There was a mentoring in both how the system works and how grass-roots movements succeed that had at least half a century of experience behind it.
Most of those teachers are gone, and their history wiped out with fairy tales about tired seamstresses and some great spontaneous moral awakening.
No, it was work, hard work, smart work.
Maybe we should skip the exotic felines and spend that money on tutoring from whatever mentors are still alive.
I know that every generation arrives with a sense of self-important arrogance, but it seems the current one really has outshined the rest... and I cant help but feel that the internet, in large part, is to blame. You can go online and find support for any crackpot theory you want. You can go online and find an echo chamber for your terribly hurt feelings. You can go online and do or say or hear just about everything that will convince you you're completely and utterly right and everyone else is wrong and so there... (written with a stamp of the foot and a sticking-out of the tongue).

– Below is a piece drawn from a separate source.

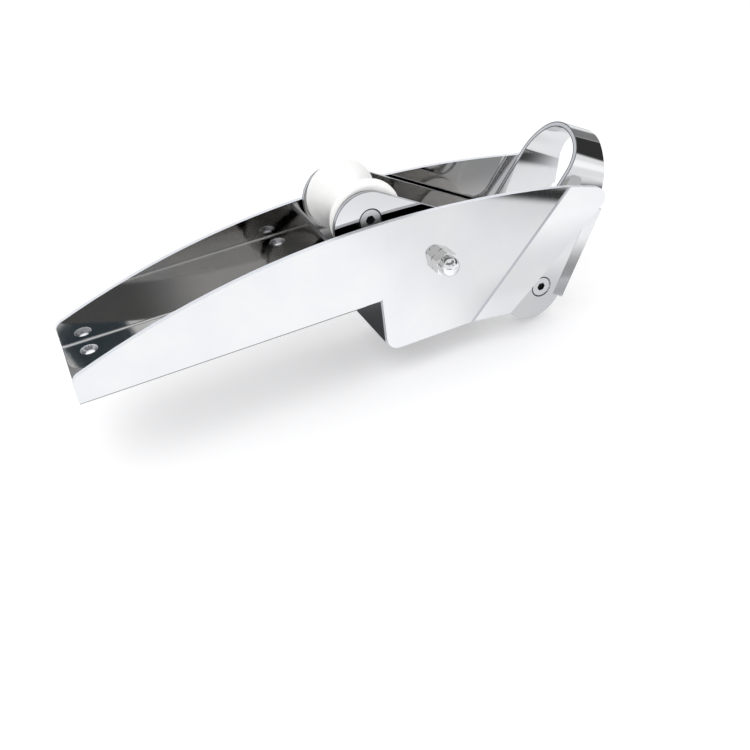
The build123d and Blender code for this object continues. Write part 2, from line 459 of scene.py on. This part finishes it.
def turned_nylon(name, tone, centre):
    """Turned white nylon: faint tool rings, slight mottling and rubbed spots."""
    material = bpy.data.materials.new(name)
    links, shader, add = node_tree(material)
    place = add("ShaderNodeTexCoord").outputs["Object"]
    centred = mapped(add, links, place, Location=-centre)
    along_y = {"wave_type": "BANDS", "bands_direction": "Y"}
    bands = waves(add, links, centred, **along_y, Scale=tool_bands, Distortion=0.8)
    mottle = noise(add, links, place, Scale=nylon_mottle, Detail=5.0)
    tint(add, links, shader, tone, mottle_shares, mottle)
    links.new(spread(add, links, mottle, *nylon_roughness), shader.inputs["Roughness"])
    engrave(add, links, shader, bands, strength=0.25, depth=nylon_mark_depth)
    shader.inputs["Subsurface Weight"].default_value = 0.15
    shader.inputs["Subsurface Radius"].default_value = nylon_depth
    shader.inputs["Subsurface Scale"].default_value = 1.0
    return material


# Material slots: cut edges and painted-shade corners of sheet, painted-shade rounded edges of a fastener, a
# screw's painted-shade socket and dark joint
CUT, SHADED_CORNER = 1, 2
CORNER = 1
SOCKET_SHADE_AND_JOINT = 1

# Corners nearer than this, in metres, are one, and faces that turn by less than this lie flat
doubled_corner = 1e-7
flat_turn = math.radians(0.2)

# How a face of sheet is told from a cut edge: a ray starts this far under the face, in metres,
# and meets more metal than this behind a cut edge, in sheet thicknesses
ray_start = 1e-5
cut_depth = 1.2

# Upward part of the normal: an upright face has less than the first, a level one more than the second
upright_part = 0.3
level_part = 0.95


def merged_form(node):
    """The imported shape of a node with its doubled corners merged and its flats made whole."""
    form = bmesh.new()
    form.from_mesh(frame["nodes"][node].data)
    bmesh.ops.remove_doubles(form, verts=form.verts, dist=doubled_corner)
    bmesh.ops.dissolve_limit(form, angle_limit=flat_turn, verts=form.verts, edges=form.edges)
    for face in form.faces:
        face.smooth = True
    return form


def mark_sheet_faces(form, drilled, sizes):
    """Tell cut edges, and a drilled channel's countersinks and creases that get painted shade, from
    polished faces.
    """
    inside = BVHTree.FromBMesh(form)
    for face in form.faces:
        middle = face.calc_center_median()
        metal_behind = inside.ray_cast(middle - face.normal * ray_start, -face.normal)[3] or 0
        width = 2 * face.calc_area() / face.calc_perimeter()
        upright = abs(face.normal.z) < upright_part
        sloping = upright_part < face.normal.z < level_part
        crease = upright and width < sizes.bend_width and middle.x > pivot.x
        countersink = sloping and abs(middle.y) < sizes.deck_half_width
        if metal_behind > sizes.sheet_thickness * cut_depth:
            face.material_index = CUT
        elif drilled and (crease or countersink):
            face.material_index = SHADED_CORNER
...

I've endured (and there is no other word for it) conversations with people like this with alarming frequency of late. They know everything there is to know about changing the government and making the world safe and creating something where everyone will love love love everyone else — and if you disagree with their ideas, even because of sheer practicality of process, youre clearly a troll and a "HATER!" and the level of the conversation descends to one appropriate to middle school, if not lower.
Folks like that dont want mentors because they dont need mentors. They can change things through sheer force of social keyboard justice warrior action. They will post to Facebook! And Twitter! And it will be done! Because they said so! A lot!
Honestly, people like that make me almost giddy knowing my time on this rock is almost over.